I had the pleasure today of having a conference with Skye’s teacher to discuss Skye’s progress. Skye is doing very well. No surprises.
What troubled me about our meeting were a couple of statements made by her teacher.
She doesn’t give more homework because, quite frankly, it wouldn’t get done. The students are too involved with extracurricular activities, video games, and television. She said that for many parents academics takes a back seat to everything else in their children’s busy schedules.
She said her primary responsibility is to work with the pupils who struggle the most. Anything she does to challenge Skye and other bright kids, such as assigning independent work or helping them with advanced concepts, is beyond what is required. She has limited time and resources and is mandated to focus on the kids who need the most help. If it weren’t for her teacher making extra efforts Skye would be left to teach herself or simply go at a much slower pace than she is capable.
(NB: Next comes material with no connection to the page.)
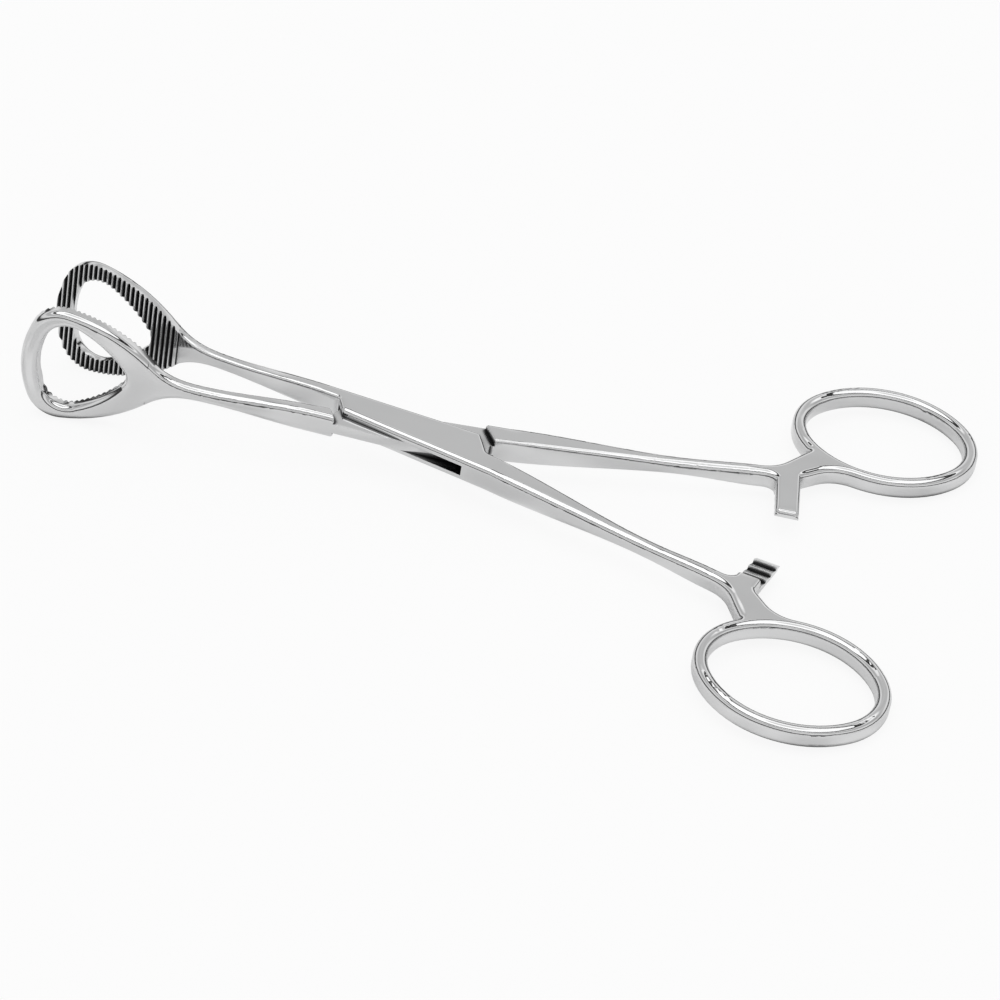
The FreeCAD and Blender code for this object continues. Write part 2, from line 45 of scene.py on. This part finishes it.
# Studio, from the floor up to the zenith: elevation in degrees and brightness, graded in between
STUDIO_BANDS = [
    (-90, 0.8), (0, 0.8),           # below the horizon
    (0.5, 0.04), (10, 0.06),        # dark foot of the walls, which draws the outlines of the roundings
    (17, 0.85), (26, 0.85),         # light wall
    (31, 0.57), (41, 0.6),          # grey wall, which the flat tops mirror
    (45.5, 1.15), (47.5, 1.25),     # rim of light under the frame
    (48.5, 0.05), (56, 0.05),       # dark frame of the soft box
    (58, 1.5), (76, 1.5),           # soft box
    (82, 0.88), (90, 0.88),         # its dimmer middle, straight overhead
]
CLOUD_DEPTH = 0.16              # how much brighter and darker the studio is from place to place
CLOUD_SCALE = 1.8
CLOUD_DETAIL = 1.0
CLOUD_RANGE = (0.3, 0.7)        # the part of the noise that is used

# Floor: it touches the lower edges of the jaws and the far ends of the finger rings
FLOOR_SIZE = 6.0
RING_ROUND = 0.0013             # rounding between the outline of the rings and their flat undersides
FLOOR_GREY = 0.9
GLOW_SEEN = 0.9                 # share of plain white in the floor that the camera sees
GLOW_MIRRORED = (0.0, 0.72)     # the same in the floor that the steel mirrors, in soft patches
GLOW_SCALE = 50.0
GLOW_DETAIL = 1.0
GLOW_RANGE = (0.35, 0.65)

# Steel, and the painted shade in its grooves, teeth and gaps, where ambient occlusion darkens its colour
STEEL_COLOUR = (0.715, 0.717, 0.72, 1)
STEEL_ROUGHNESS = (0.035, 0.07)
GLOSS_SCALE = 60.0
GLOSS_DETAIL = 4.0
GLOSS_RANGE = (0.3, 0.7)
# Painted shade: the near-black colour that the steel takes in grooves, teeth and gaps
GROOVE_SHADE_COLOUR = (0.025, 0.025, 0.026, 1)
GROOVE_ROUGHNESS = 0.4
GROOVE_REACH = 0.0012           # how far off a facing wall still darkens a groove
GROOVE_OPENNESS = (0.76, 0.93)  # dark below the first, clear steel above the second
GROOVE_SAMPLES = 12
HOLLOW_REACH = 0.003            # the same for the slot and the gaps between the halves
HOLLOW_OPENNESS = (0.36, 0.8)
HOLLOW_SAMPLES = 16
GLOSS_OPENNESS = (0.0, 0.8)     # rough as a groove at the first, and its own gloss by the second

# Buffed edges and faces
EDGE_ROUND = 0.00012            # rounding of the sharp edges
EDGE_SAMPLES = 6
CROWN_REACH = 0.003             # how far in from its edges a face is buffed away a little
CROWN_SHARE = 0.08
CROWN_SAMPLES = 12
PIN_ROOM = (0.0026, 0.0042)     # no buffing this near to the axis of the flush pin, and all of it beyond

# Unevenness of hand polishing: slow waves and fine marks
WAVE_HEIGHT = 0.0004
WAVE_STRENGTH = 1.0
WAVE_SCALE = 90.0
WAVE_DETAIL = 1.0
MARK_HEIGHT = 0.00002
MARK_STRENGTH = 0.05
MARK_SCALE = 1500.0
MARK_DETAIL = 2.0


# Nodes: each input is a number, a colour or another node's socket

def add(tree, kind, inputs, **settings):
    made = tree.nodes.new(kind)
    for name, value in settings.items():
        setattr(made, name, value)
    for name, value in inputs.items():
        if isinstance(value, bpy.types.NodeSocket):
            tree.links.new(value, made.inputs[name])
        else:
            made.inputs[name].default_value = value
    return made


def calculate(tree, operation, *values):
    return add(tree, "ShaderNodeMath", dict(enumerate(values)), operation=operation).outputs[0]


def ranged(tree, value, before, after):
    return add(tree, "ShaderNodeMapRange", {
        "Value": value,
        "From Min": before[0],
        "From Max": before[1],
        "To Min": after[0],
        "To Max": after[1],
    }).outputs[0]


def noise(tree, place, scale, detail):
    return add(tree, "ShaderNodeTexNoise", {"Vector": place, "Scale": scale, "Detail": detail}).outputs[0]


def openness(tree, reach, limits, samples, only_local):
    shade = add(tree, "ShaderNodeAmbientOcclusion", {"Distance": reach},
                samples=samples, only_local=only_local)
    return ranged(tree, shade.outputs["AO"], limits, (0.0, 1.0))


def rounded(tree, radius, samples):
    return add(tree, "ShaderNodeBevel", {"Radius": radius}, samples=samples).outputs[0]


def bumped(tree, normal, height, strength, distance):
    sockets = {"Normal": normal, "Height": height, "Strength": strength, "Distance": distance}
    return add(tree, "ShaderNodeBump", sockets).outputs[0]


def blended(tree, kind, share, first, second):
    mix = add(tree, "ShaderNodeMix", {"Factor": share, "A": first, "B": second}, data_type=kind)
    return mix.outputs["Result"]


def mixed_shaders(tree, share, first, second):
    return add(tree, "ShaderNodeMixShader", {0: share, 1: first.outputs[0], 2: second.outputs[0]}).outputs[0]


def empty_tree(owner):
    owner.use_nodes = True
    owner.node_tree.nodes.clear()
    return owner.node_tree


# Camera

def make_camera():
    azimuth = math.radians(CAMERA_AZIMUTH)
    elevation = math.radians(CAMERA_ELEVATION)
    roll = math.radians(CAMERA_ROLL)
    back = Vector((math.sin(azimuth) * math.cos(elevation),
                   -math.cos(azimuth) * math.cos(elevation),
                   math.sin(elevation)))
    right = Vector((math.cos(azimuth), math.sin(azimuth), 0))
    up = back.cross(right)
    turned_right = right * math.cos(roll) + up * math.sin(roll)
    turned_up = up * math.cos(roll) - right * math.sin(roll)
    data = bpy.data.cameras.new("camera")
    data.sensor_width = SENSOR_WIDTH
    data.lens = SENSOR_WIDTH * FOCAL_WIDTHS
    camera = bpy.data.objects.new("camera", data)
    bpy.context.scene.collection.objects.link(camera)
    place = Matrix((turned_right, turned_up, back)).transposed().to_4x4()
    place.translation = Vector(LOOK_AT) + back * CAMERA_DISTANCE
    camera.matrix_world = place
    bpy.context.scene.camera = camera


# Studio: bands of light and dark around the steel, and plain white where the camera sees past the floor

def studio_light(tree):
    place = add(tree, "ShaderNodeTexCoord", {}).outputs["Generated"]
    parts = add(tree, "ShaderNodeSeparateXYZ", {0: place})
    height = calculate(tree, "ARCSINE", parts.outputs["Z"])
    share = calculate(tree, "ADD", calculate(tree, "DIVIDE", height, math.pi), 0.5)
    ramp = add(tree, "ShaderNodeValToRGB", {0: share})
    stops = ramp.color_ramp.elements
    while len(stops) < len(STUDIO_BANDS):
        stops.new(0.5)
    brightest = max(level for _, level in STUDIO_BANDS)
    for stop, (degrees, level) in zip(stops, STUDIO_BANDS):
        grey = level / brightest
        stop.position = degrees / 180 + 0.5
        stop.color = (grey, grey, grey, 1)
    clouds = noise(tree, place, CLOUD_SCALE, CLOUD_DETAIL)
    strengths = (brightest * (1 - CLOUD_DEPTH), brightest * (1 + CLOUD_DEPTH))
    return add(tree, "ShaderNodeBackground", {
        "Color": ramp.outputs[0],
        "Strength": ranged(tree, clouds, CLOUD_RANGE, strengths),
    })


def make_world():
    world = bpy.data.worlds.new("studio")
    tree = empty_tree(world)
    seen = add(tree, "ShaderNodeLightPath", {}).outputs["Is Camera Ray"]
    white = add(tree, "ShaderNodeBackground", {"Color": (1, 1, 1, 1)})
    add(tree, "ShaderNodeOutputWorld", {"Surface": mixed_shaders(tree, seen, studio_light(tree), white)})
    bpy.context.scene.world = world


# Floor

def floor_material():
    material = bpy.data.materials.new("floor_white")
    tree = empty_tree(material)
    paper = add(tree, "ShaderNodeBsdfDiffuse", {"Color": (FLOOR_GREY, FLOOR_GREY, FLOOR_GREY, 1)})
    glow = add(tree, "ShaderNodeEmission", {"Color": (1, 1, 1, 1)})
    place = add(tree, "ShaderNodeTexCoord", {}).outputs["Object"]
    patches = ranged(tree, noise(tree, place, GLOW_SCALE, GLOW_DETAIL), GLOW_RANGE, GLOW_MIRRORED)
    path = add(tree, "ShaderNodeLightPath", {})
    seen = calculate(tree, "MULTIPLY", path.outputs["Is Camera Ray"], GLOW_SEEN)
    mirrored = calculate(tree, "MULTIPLY", path.outputs["Is Glossy Ray"], patches)
    share = calculate(tree, "ADD", seen, mirrored)
    add(tree, "ShaderNodeOutputMaterial", {"Surface": mixed_shaders(tree, share, paper, glow)})
    return material


def make_floor():
    low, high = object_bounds()
    points = [vertex.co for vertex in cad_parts["box_half"].data.vertices]
    jaw_x = min(points, key=lambda point: point.z).x
    ring_x = high[0] - RING_ROUND
    ring_z = min(point.z for point in points if point.x > high[0] / 2)
    slope = (ring_z - low[2]) / (ring_x - jaw_x)
    half = FLOOR_SIZE / 2
    corners = [(x, y, low[2] + slope * (x - jaw_x)) for x, y in
               ((-half, -half), (half, -half), (half, half), (-half, half))]
    mesh = bpy.data.meshes.new("floor")
    mesh.from_pydata(corners, [], [(0, 1, 2, 3)])
    floor = bpy.data.objects.new("floor", mesh)
    floor.data.materials.append(floor_material())
    bpy.context.scene.collection.objects.link(floor)


# Polished steel: a mirror with buffed edges, polishing marks, slightly uneven gloss, and painted shade in
# its grooves and gaps

def polished_normal(tree, place):
    flat_place = add(tree, "ShaderNodeVectorMath", {0: place, 1: (1, 1, 0)}, operation="MULTIPLY")
    off_axis = add(tree, "ShaderNodeVectorMath", {0: flat_place.outputs[0]}, operation="LENGTH")
    off_pin = ranged(tree, off_axis.outputs["Value"], PIN_ROOM, (0.0, 1.0))
    plain = add(tree, "ShaderNodeNewGeometry", {}).outputs["Normal"]
    edged = blended(tree, "VECTOR", off_pin, plain, rounded(tree, EDGE_ROUND, EDGE_SAMPLES))
    crown_share = calculate(tree, "MULTIPLY", off_pin, CROWN_SHARE)
    crowned = blended(tree, "VECTOR", crown_share, edged, rounded(tree, CROWN_REACH, CROWN_SAMPLES))
    waves = noise(tree, place, WAVE_SCALE, WAVE_DETAIL)
    waved = bumped(tree, crowned, waves, WAVE_STRENGTH, WAVE_HEIGHT)
    marks = noise(tree, place, MARK_SCALE, MARK_DETAIL)
    return bumped(tree, waved, marks, MARK_STRENGTH, MARK_HEIGHT)


def steel_material(name):
    material = bpy.data.materials.new(name)
    tree = empty_tree(material)
    place = add(tree, "ShaderNodeTexCoord", {}).outputs["Object"]
    # Painted shade: the base colour goes near black where ambient occlusion finds grooves, teeth, the slot,
    # the gaps between the halves and the floor close by
    groove = openness(tree, GROOVE_REACH, GROOVE_OPENNESS, GROOVE_SAMPLES, only_local=True)
    hollow = openness(tree, HOLLOW_REACH, HOLLOW_OPENNESS, HOLLOW_SAMPLES, only_local=False)
    clear = calculate(tree, "MULTIPLY", groove, hollow)
    gloss = ranged(tree, noise(tree, place, GLOSS_SCALE, GLOSS_DETAIL), GLOSS_RANGE, STEEL_ROUGHNESS)
    dull = ranged(tree, clear, GLOSS_OPENNESS, (GROOVE_ROUGHNESS, 0.0))
    shader = add(tree, "ShaderNodeBsdfPrincipled", {
        "Metallic": 1.0,
        "Base Color": blended(tree, "RGBA", clear, GROOVE_SHADE_COLOUR, STEEL_COLOUR),
        "Roughness": calculate(tree, "MAXIMUM", gloss, dull),
        "Normal": polished_normal(tree, place),
    })
    add(tree, "ShaderNodeOutputMaterial", {"Surface": shader.outputs[0]})
    return material


def dress_nodes():
    steel = steel_material("polished_steel")
    pin = steel_material("pin_steel")
    for name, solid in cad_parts.items():
        solid.data.materials.clear()
        solid.data.materials.append(pin if name == "pivot_pin" else steel)


make_camera()
make_world()
make_floor()
dress_nodes()
bpy.context.scene.view_settings.view_transform = "Standard"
The slow kids wouldn’t need as much remedial instruction from teachers if parents were more cognizant of and responsible about their obligations to their children’s education. The buck must always stop with the parent, not the school or the teacher.
Skye’s teacher is wonderful (and smokin’ hot!). She cares deeply about Skye as a person and a student. She goes out of her way to give Skye challenging work and to insure she is not bored. Skye is also on the math team and in the gifted and talented program for math and reading (at a fifth-grade level)! She is getting what she needs. But we are fortunate. Skye has a great teacher in a great school. Most children across the country aren’t so lucky.
I’m glad President Obama wants to improve our education system. I’m glad he budgeted for massive increases in education spending in the stimulus packages and budget. But what we need is a fundamental change in our culture. We cannot hope to make a difference in education until we, as a nation, begin to value intellect and learning. Throwing money at teachers and books and computers is important, but it won’t be enough.
Parents and children are consumed by American Idol and Hannah Montana and it’s ruining our country. Newspapers are stopping their presses and letting go seasoned reporters. The problem with our schools is not failed programs, it’s a culture that celebrates triviality and has too little regard for intellect, reason and learning.
Parents, turn off the television. Take your kid out of all but one extracurricular activity so they’ll have time to devote to their studies. Ask them about their homework and insure it is completed. And, finally, subscribe to a newspaper, read it, and discuss it with your children. Ask them for their opinion and challenge their minds. Resist feeding them the answers. Your lackadaisical parenting is negatively affecting my kids’ progress.